Raw records:
⁂
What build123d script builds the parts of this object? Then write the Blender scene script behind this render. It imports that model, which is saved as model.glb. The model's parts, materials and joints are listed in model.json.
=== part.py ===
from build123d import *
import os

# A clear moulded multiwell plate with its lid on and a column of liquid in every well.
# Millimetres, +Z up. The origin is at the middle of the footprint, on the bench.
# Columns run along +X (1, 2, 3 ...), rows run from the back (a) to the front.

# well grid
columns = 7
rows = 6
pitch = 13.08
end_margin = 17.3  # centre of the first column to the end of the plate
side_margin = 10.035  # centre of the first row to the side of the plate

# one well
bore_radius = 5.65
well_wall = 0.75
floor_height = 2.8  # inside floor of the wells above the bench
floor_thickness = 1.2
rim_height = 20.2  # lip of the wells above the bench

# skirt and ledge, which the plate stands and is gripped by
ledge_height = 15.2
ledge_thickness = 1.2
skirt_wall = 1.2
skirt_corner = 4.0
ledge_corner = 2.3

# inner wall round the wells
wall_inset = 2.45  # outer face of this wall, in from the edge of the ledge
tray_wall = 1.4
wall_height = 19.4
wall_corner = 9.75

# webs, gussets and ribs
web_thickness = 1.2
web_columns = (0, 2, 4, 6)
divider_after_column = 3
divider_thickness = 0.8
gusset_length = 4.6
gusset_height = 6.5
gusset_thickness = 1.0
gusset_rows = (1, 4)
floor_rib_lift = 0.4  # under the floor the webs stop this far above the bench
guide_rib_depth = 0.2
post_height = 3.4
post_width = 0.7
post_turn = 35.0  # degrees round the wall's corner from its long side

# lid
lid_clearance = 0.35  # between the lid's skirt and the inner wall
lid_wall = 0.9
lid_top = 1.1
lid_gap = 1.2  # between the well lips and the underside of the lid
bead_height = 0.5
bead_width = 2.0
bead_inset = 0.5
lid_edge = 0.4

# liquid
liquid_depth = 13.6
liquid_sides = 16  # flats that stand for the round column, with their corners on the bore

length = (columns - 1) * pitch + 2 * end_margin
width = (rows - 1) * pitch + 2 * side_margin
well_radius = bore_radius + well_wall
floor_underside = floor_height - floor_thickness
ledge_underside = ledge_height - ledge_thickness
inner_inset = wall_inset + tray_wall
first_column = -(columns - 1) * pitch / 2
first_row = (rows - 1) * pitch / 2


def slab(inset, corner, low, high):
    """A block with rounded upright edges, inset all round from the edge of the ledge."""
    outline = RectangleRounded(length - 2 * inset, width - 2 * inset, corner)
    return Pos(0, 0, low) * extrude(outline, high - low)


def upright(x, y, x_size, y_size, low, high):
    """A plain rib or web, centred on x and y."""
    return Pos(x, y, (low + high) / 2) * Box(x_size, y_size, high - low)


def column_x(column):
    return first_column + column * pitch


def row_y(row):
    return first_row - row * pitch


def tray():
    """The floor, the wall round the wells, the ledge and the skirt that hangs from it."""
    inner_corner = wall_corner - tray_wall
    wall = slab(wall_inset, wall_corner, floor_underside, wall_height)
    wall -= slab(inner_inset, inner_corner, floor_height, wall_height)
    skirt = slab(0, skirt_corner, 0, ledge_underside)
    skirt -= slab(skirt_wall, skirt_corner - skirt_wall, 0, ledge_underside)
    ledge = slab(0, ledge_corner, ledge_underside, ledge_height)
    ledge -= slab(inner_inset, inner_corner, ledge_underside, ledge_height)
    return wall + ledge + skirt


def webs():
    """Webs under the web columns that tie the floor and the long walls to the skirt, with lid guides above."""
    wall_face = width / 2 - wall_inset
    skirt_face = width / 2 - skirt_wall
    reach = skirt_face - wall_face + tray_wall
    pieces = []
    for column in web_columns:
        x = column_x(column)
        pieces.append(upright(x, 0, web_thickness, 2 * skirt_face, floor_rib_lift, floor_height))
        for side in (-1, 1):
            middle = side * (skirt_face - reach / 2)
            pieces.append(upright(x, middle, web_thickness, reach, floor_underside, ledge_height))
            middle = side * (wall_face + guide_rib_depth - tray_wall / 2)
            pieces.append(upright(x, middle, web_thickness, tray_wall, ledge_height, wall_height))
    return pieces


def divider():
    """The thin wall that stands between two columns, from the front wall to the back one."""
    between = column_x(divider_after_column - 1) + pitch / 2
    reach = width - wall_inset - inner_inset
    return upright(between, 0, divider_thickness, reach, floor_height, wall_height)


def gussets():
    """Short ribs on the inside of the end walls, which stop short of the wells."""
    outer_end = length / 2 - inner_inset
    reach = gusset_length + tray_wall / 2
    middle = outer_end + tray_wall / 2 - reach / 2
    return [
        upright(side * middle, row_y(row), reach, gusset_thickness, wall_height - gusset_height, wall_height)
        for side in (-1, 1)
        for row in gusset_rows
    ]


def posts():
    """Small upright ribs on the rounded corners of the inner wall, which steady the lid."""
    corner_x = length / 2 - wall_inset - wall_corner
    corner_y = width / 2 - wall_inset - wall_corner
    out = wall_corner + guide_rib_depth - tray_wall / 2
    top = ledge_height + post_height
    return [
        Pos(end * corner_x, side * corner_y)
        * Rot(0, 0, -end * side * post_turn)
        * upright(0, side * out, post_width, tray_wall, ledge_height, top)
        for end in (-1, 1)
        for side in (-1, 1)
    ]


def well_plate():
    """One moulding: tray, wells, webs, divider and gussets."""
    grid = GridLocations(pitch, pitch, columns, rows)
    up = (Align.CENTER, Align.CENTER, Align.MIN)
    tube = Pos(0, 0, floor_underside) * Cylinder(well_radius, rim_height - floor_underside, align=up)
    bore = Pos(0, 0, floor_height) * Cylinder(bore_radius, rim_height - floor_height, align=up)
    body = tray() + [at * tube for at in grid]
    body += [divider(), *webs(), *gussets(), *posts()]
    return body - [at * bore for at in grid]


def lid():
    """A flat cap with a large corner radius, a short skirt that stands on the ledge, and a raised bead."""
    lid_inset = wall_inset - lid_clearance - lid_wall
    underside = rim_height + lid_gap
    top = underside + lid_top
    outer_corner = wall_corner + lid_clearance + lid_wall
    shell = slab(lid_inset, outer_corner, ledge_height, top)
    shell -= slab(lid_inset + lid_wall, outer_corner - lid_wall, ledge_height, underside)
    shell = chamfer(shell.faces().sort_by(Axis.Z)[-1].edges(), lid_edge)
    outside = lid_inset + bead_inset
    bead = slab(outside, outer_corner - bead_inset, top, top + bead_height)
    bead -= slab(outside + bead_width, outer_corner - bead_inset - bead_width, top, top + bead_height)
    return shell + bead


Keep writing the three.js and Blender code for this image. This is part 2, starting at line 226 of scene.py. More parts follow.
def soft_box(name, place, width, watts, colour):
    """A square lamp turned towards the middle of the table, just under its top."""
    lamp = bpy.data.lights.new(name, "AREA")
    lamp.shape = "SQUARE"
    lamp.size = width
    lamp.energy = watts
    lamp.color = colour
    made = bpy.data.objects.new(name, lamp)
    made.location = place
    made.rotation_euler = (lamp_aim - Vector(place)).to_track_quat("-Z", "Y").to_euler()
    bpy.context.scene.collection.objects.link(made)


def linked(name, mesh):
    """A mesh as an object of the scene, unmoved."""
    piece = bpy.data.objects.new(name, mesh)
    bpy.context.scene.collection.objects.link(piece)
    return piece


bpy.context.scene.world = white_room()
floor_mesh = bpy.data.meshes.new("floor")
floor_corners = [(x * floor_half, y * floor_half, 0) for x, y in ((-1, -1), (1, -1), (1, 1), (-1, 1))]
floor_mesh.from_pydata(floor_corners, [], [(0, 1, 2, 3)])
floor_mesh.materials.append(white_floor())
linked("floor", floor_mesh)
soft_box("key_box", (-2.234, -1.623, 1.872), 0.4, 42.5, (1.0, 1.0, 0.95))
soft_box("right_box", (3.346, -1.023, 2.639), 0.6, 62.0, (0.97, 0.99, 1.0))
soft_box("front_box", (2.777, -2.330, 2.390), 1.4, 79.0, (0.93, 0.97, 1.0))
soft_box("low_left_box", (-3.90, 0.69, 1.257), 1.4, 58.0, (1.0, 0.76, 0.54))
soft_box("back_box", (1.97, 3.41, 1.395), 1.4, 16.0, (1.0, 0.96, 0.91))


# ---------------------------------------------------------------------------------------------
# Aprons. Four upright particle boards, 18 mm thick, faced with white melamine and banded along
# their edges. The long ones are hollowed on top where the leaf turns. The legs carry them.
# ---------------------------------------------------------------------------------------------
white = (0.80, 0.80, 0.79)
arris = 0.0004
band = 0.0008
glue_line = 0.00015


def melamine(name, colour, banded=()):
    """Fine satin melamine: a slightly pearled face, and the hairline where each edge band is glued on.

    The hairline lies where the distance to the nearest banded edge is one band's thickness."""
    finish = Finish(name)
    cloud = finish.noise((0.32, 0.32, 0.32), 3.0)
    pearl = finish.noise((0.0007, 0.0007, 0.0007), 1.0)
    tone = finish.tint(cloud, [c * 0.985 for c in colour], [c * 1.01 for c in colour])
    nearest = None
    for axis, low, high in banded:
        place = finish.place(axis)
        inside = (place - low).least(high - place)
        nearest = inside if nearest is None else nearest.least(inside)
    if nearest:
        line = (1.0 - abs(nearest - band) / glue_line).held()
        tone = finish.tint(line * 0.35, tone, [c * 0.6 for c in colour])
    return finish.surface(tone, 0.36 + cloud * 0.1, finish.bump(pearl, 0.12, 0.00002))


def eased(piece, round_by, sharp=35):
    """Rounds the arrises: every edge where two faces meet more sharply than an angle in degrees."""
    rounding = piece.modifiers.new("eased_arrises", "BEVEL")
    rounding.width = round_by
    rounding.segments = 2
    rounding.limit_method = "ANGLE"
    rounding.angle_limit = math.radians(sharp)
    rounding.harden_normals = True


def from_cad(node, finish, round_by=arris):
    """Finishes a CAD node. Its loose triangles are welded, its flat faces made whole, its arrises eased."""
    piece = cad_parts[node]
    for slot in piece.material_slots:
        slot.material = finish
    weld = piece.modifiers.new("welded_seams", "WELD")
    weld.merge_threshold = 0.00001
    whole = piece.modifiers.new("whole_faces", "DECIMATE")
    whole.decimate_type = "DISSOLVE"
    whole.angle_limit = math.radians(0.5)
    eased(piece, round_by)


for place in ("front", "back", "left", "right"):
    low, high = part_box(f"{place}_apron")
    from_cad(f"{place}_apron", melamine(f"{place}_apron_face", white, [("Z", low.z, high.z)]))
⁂
### SHORT PROBLEM
Extract, exactly, the lines above that begin at the line containing "piece = cad_parts[node]" and end at the final line of the records; add no other text.

### EXERCISE OUTPUT
    piece = cad_parts[node]
    for slot in piece.material_slots:
        slot.material = finish
    weld = piece.modifiers.new("welded_seams", "WELD")
    weld.merge_threshold = 0.00001
    whole = piece.modifiers.new("whole_faces", "DECIMATE")
    whole.decimate_type = "DISSOLVE"
    whole.angle_limit = math.radians(0.5)
    eased(piece, round_by)


for place in ("front", "back", "left", "right"):
    low, high = part_box(f"{place}_apron")
    from_cad(f"{place}_apron", melamine(f"{place}_apron_face", white, [("Z", low.z, high.z)]))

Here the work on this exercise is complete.